(Available data):
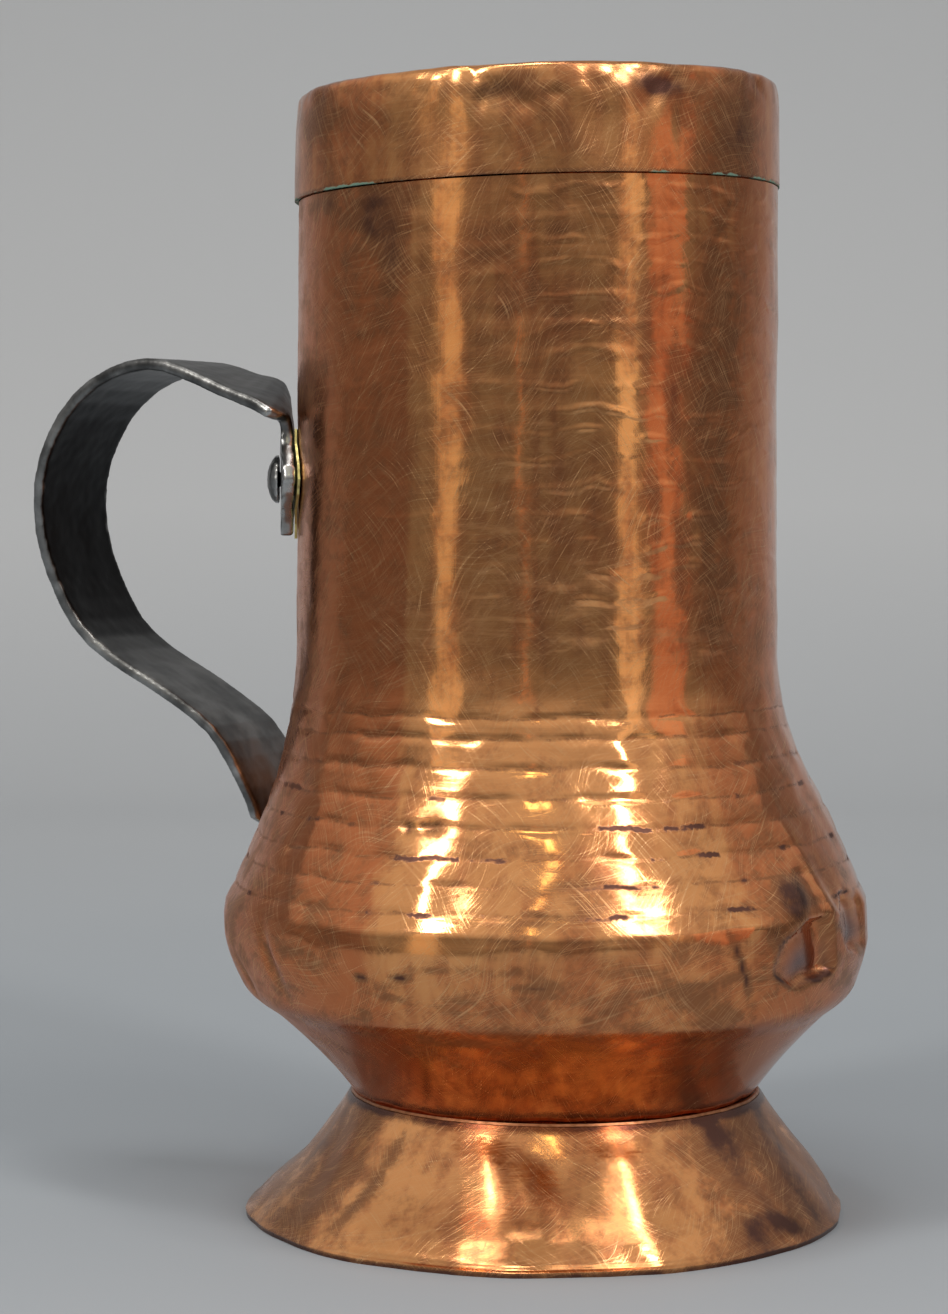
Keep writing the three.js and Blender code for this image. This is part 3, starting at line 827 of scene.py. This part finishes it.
def copper(name, courses=False):
    """Copper sheet: warm polish, red and brown tarnish, hairline scratches with a painted sheen,
    dark hollows, and the painted shade and grey reflection that its stains carry.
    """
    settings = bpy.context.scene.pot_finish
    finish = Finish(name)
    clouds = finish.noise(30 * MM, 4.0)
    mottle = finish.noise(6 * MM, 5.0)
    streaks = finish.noise(5 * MM, 4.0, (0.6, 0.6, 8))
    specks = finish.noise(1.1 * MM, 3.0)
    level = finish.noise(3 * MM, 3.0, (6, 6, 1))
    # The dark stain holds oxide in hollows and painted shade: along the buckles, on a swelling, on
    # the foot's sides and bottom edge and at the foot of the lid's skirt.
    dark = finish.stain("dark") * (mottle * 2.2 + specks * 0.6 - 0.1)
    # The red stain adds painted shade on the sides and underside to the red tarnish.
    red = clouds * 0.8 + streaks * 0.5 + mottle * 0.4 + finish.stain("red") * 0.32
    red = red.between(0.74, 1.14)
    matt = finish.stain("matt")
    brown = clouds * 0.5 + streaks * 0.3 + level * 0.3 + mottle * 0.6 + specks * 0.3 + dark * 0.6
    brown = brown.between(0.92, 1.3)
    green = (finish.stain("green") + specks * 0.8).between(0.8, 1.15)
    sheet = finish.unrolled(not courses)
    swirl = finish.noise(16 * MM, 1.0).between(0.4, 0.6)
    hairs = (
        finish.hairline(sheet, 0.17 * MM, 60, 0.6) * (swirl * 0.9 + 0.1)
        + finish.hairline(sheet, 0.17 * MM, 60, -0.7) * (1 - swirl * 0.9)
        + finish.hairline(sheet, 0.2 * MM, 50, 1.2) * 0.6
    )
    ripples = finish.noise(0.8 * MM, 2.0, (9, 9, 1))
    brushing = finish.noise(0.35 * MM, 2.0, (1, 1, 30))
    colour = finish.blend(red * 0.85, settings.copper, settings.red_tarnish_and_shade)
    colour = finish.mix(brown * 0.8, colour, colour_of(settings.tarnish))
    # The scratches are mixed towards bright copper: fresh metal in them, and a painted sheen where
    # they would catch the light.
    colour = finish.mix(hairs * 0.55, colour, colour_of(settings.bright))
    roughness = clouds * 0.1 + brushing * 0.06 + brown * 0.14 + hairs * 0.14 + 0.015
    roughness = roughness + matt * (mottle * 0.2 + 0.06)
    metallic = 1 - green * 0.9
    if courses:
        line, spots = course_marks(finish, specks)
        colour = finish.mix(line * 0.75, colour, colour_of(settings.tarnish))
        colour = finish.mix(spots, colour, colour_of(settings.oxide_and_shade))
        roughness = roughness + spots * 0.3 + line * 0.15
    # The oxide colour paints the dark stain, oxide and painted shade alike.
    colour = finish.mix(dark.between(0.45, 1.35), colour, colour_of(settings.oxide_and_shade))
    # The buckles' facets take a painted grey-blue reflection of the wall.
    colour = finish.mix(finish.stain("wall_reflection") * 0.8, colour, colour_of(settings.wall_reflection))
    colour = finish.mix(green, colour, colour_of(settings.verdigris))
    roughness = roughness + green * 0.5
    relief = hairs * 0.22 + ripples + brushing * 0.25 + mottle * 1.5
    if courses:
        relief = relief + row_ridges(finish) * 8
    normal = finish.bump(relief, 0.014 * MM)
    return finish.finish(colour, roughness, metallic, normal)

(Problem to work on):
Output the full listing exactly as it stands.

(Final answer):
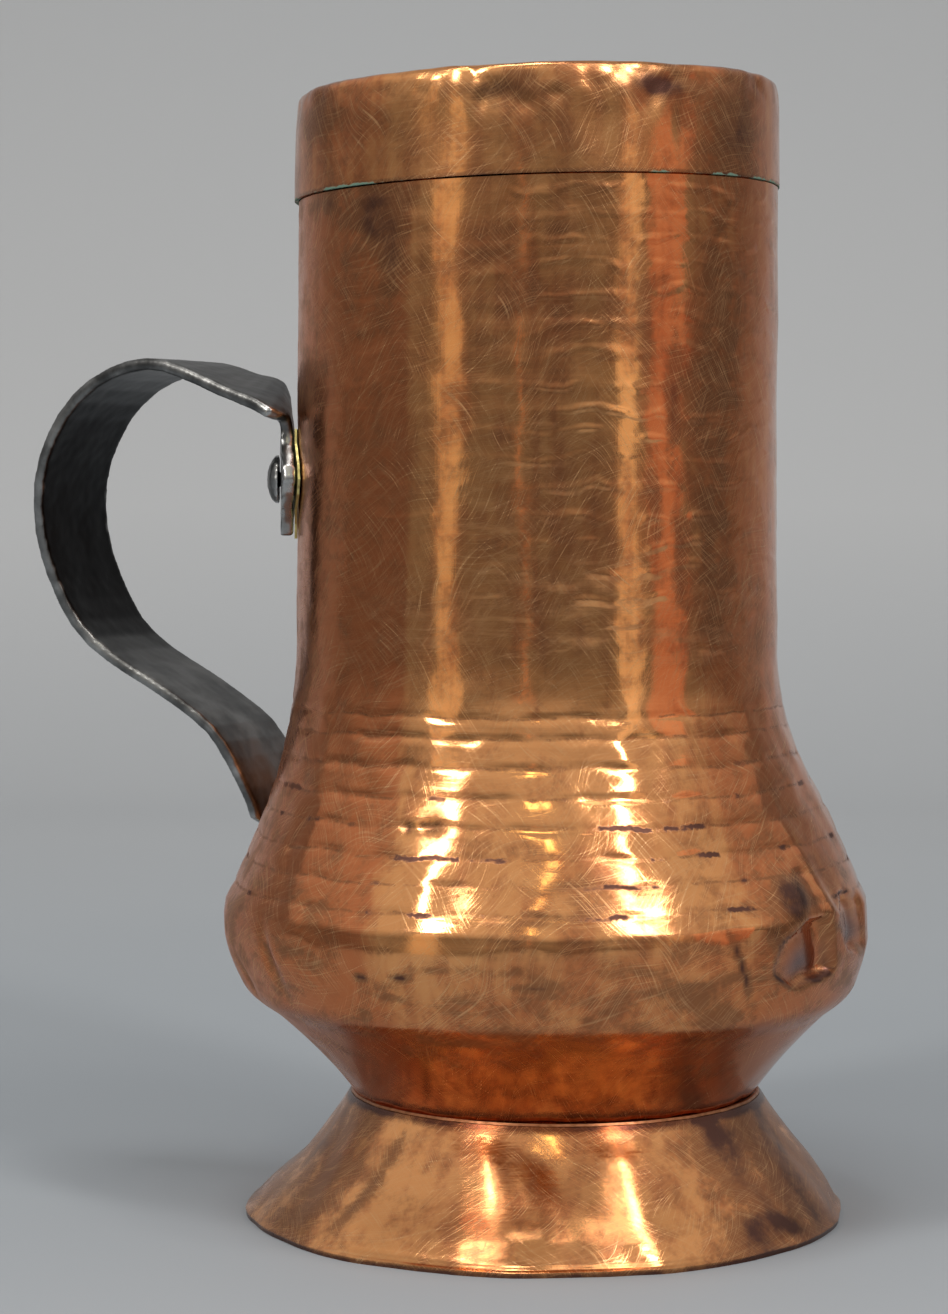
Keep writing the three.js and Blender code for this image. This is part 3, starting at line 827 of scene.py. This part finishes it.
def copper(name, courses=False):
    """Copper sheet: warm polish, red and brown tarnish, hairline scratches with a painted sheen,
    dark hollows, and the painted shade and grey reflection that its stains carry.
    """
    settings = bpy.context.scene.pot_finish
    finish = Finish(name)
    clouds = finish.noise(30 * MM, 4.0)
    mottle = finish.noise(6 * MM, 5.0)
    streaks = finish.noise(5 * MM, 4.0, (0.6, 0.6, 8))
    specks = finish.noise(1.1 * MM, 3.0)
    level = finish.noise(3 * MM, 3.0, (6, 6, 1))
    # The dark stain holds oxide in hollows and painted shade: along the buckles, on a swelling, on
    # the foot's sides and bottom edge and at the foot of the lid's skirt.
    dark = finish.stain("dark") * (mottle * 2.2 + specks * 0.6 - 0.1)
    # The red stain adds painted shade on the sides and underside to the red tarnish.
    red = clouds * 0.8 + streaks * 0.5 + mottle * 0.4 + finish.stain("red") * 0.32
    red = red.between(0.74, 1.14)
    matt = finish.stain("matt")
    brown = clouds * 0.5 + streaks * 0.3 + level * 0.3 + mottle * 0.6 + specks * 0.3 + dark * 0.6
    brown = brown.between(0.92, 1.3)
    green = (finish.stain("green") + specks * 0.8).between(0.8, 1.15)
    sheet = finish.unrolled(not courses)
    swirl = finish.noise(16 * MM, 1.0).between(0.4, 0.6)
    hairs = (
        finish.hairline(sheet, 0.17 * MM, 60, 0.6) * (swirl * 0.9 + 0.1)
        + finish.hairline(sheet, 0.17 * MM, 60, -0.7) * (1 - swirl * 0.9)
        + finish.hairline(sheet, 0.2 * MM, 50, 1.2) * 0.6
    )
    ripples = finish.noise(0.8 * MM, 2.0, (9, 9, 1))
    brushing = finish.noise(0.35 * MM, 2.0, (1, 1, 30))
    colour = finish.blend(red * 0.85, settings.copper, settings.red_tarnish_and_shade)
    colour = finish.mix(brown * 0.8, colour, colour_of(settings.tarnish))
    # The scratches are mixed towards bright copper: fresh metal in them, and a painted sheen where
    # they would catch the light.
    colour = finish.mix(hairs * 0.55, colour, colour_of(settings.bright))
    roughness = clouds * 0.1 + brushing * 0.06 + brown * 0.14 + hairs * 0.14 + 0.015
    roughness = roughness + matt * (mottle * 0.2 + 0.06)
    metallic = 1 - green * 0.9
    if courses:
        line, spots = course_marks(finish, specks)
        colour = finish.mix(line * 0.75, colour, colour_of(settings.tarnish))
        colour = finish.mix(spots, colour, colour_of(settings.oxide_and_shade))
        roughness = roughness + spots * 0.3 + line * 0.15
    # The oxide colour paints the dark stain, oxide and painted shade alike.
    colour = finish.mix(dark.between(0.45, 1.35), colour, colour_of(settings.oxide_and_shade))
    # The buckles' facets take a painted grey-blue reflection of the wall.
    colour = finish.mix(finish.stain("wall_reflection") * 0.8, colour, colour_of(settings.wall_reflection))
    colour = finish.mix(green, colour, colour_of(settings.verdigris))
    roughness = roughness + green * 0.5
    relief = hairs * 0.22 + ripples + brushing * 0.25 + mottle * 1.5
    if courses:
        relief = relief + row_ridges(finish) * 8
    normal = finish.bump(relief, 0.014 * MM)
    return finish.finish(colour, roughness, metallic, normal)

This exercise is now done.